I’ve been doing this by feel for the past year and a half, meaning I don’t use exact measurements except with the chia and flax (1 tablespoon). I know what fruit flavors don’t come through as strongly, which, depending on the mood, may mean I’m less liberal with the spinach. I know if I’m using chia seeds to add them in last; if you put them in first they will get stuck at the bottom of the blender and it’ll be a pain in the cheekies to clean. I know pineapple leaves a horrible stringy mess which irritates my texture phobic mouth and gets stuck all up in my teeth. But I have faith you’ll figure out the perfect ratio for yourself!

I really enjoy the energy these drinks give me, and how clean they are, but every now and then I like to treat myself to a “naughtier” smoothie. I was marinating some Moo Ping earlier (yup, the Thai food kick is still going strong), and I had a lot of leftover coconut milk. And thus the coconut milk smoothie happened. This one has a lot more calories since I wasn’t using water at the base, but coconut milk has some great benefits (unfortunately #10 isn’t terribly useful for me!). Consider it a very special treat or make it as a breakfast or lunch for a day you know you are going to be busy and might not be able to snack as often or get in a full meal.

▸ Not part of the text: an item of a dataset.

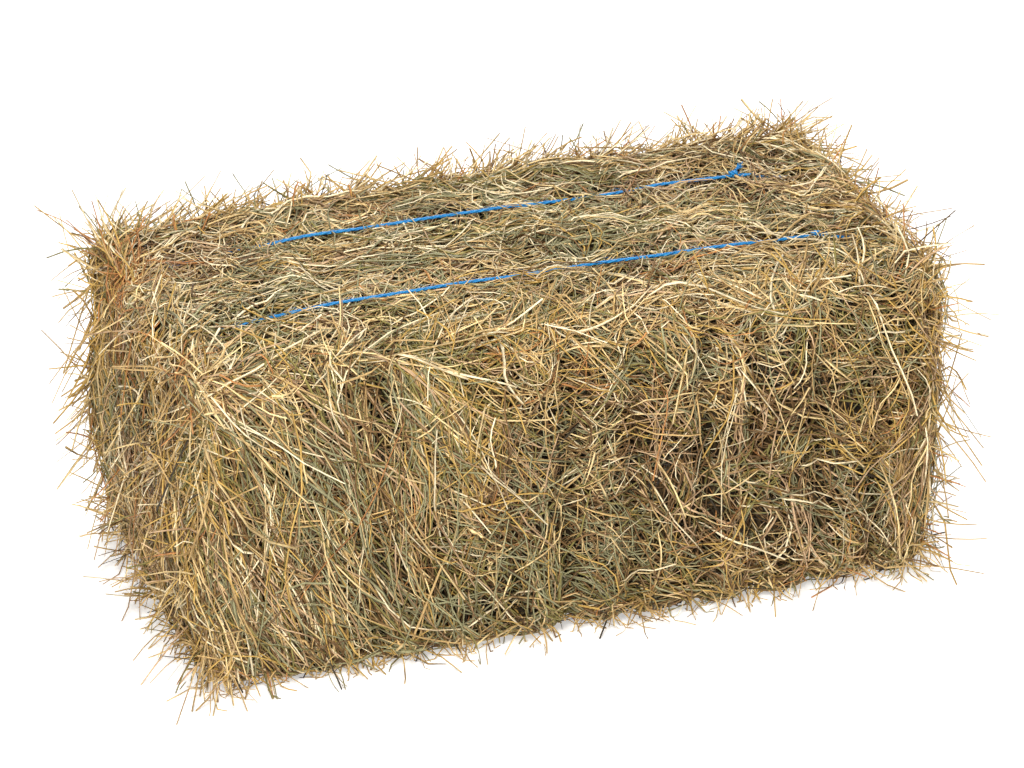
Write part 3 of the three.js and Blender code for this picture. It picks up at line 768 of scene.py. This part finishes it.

I haven’t had a coconut milk smoothie in about 7 months, so I think I can take the calorie and fat hit.

Coconut Milk & Blueberry Smoothie

1 Cup of Coconut Milk (see what I mean! Don’t make this on a daily basis)

1 Banana

1-2 handfuls of fresh or frozen blueberries

1 TBS Chia Seeds

 

Pour in coconut milk and sliced up bananas. Blend for a few sections. Then add in blueberries and chia seeds. Blend until mixed together, when there is no more white showing.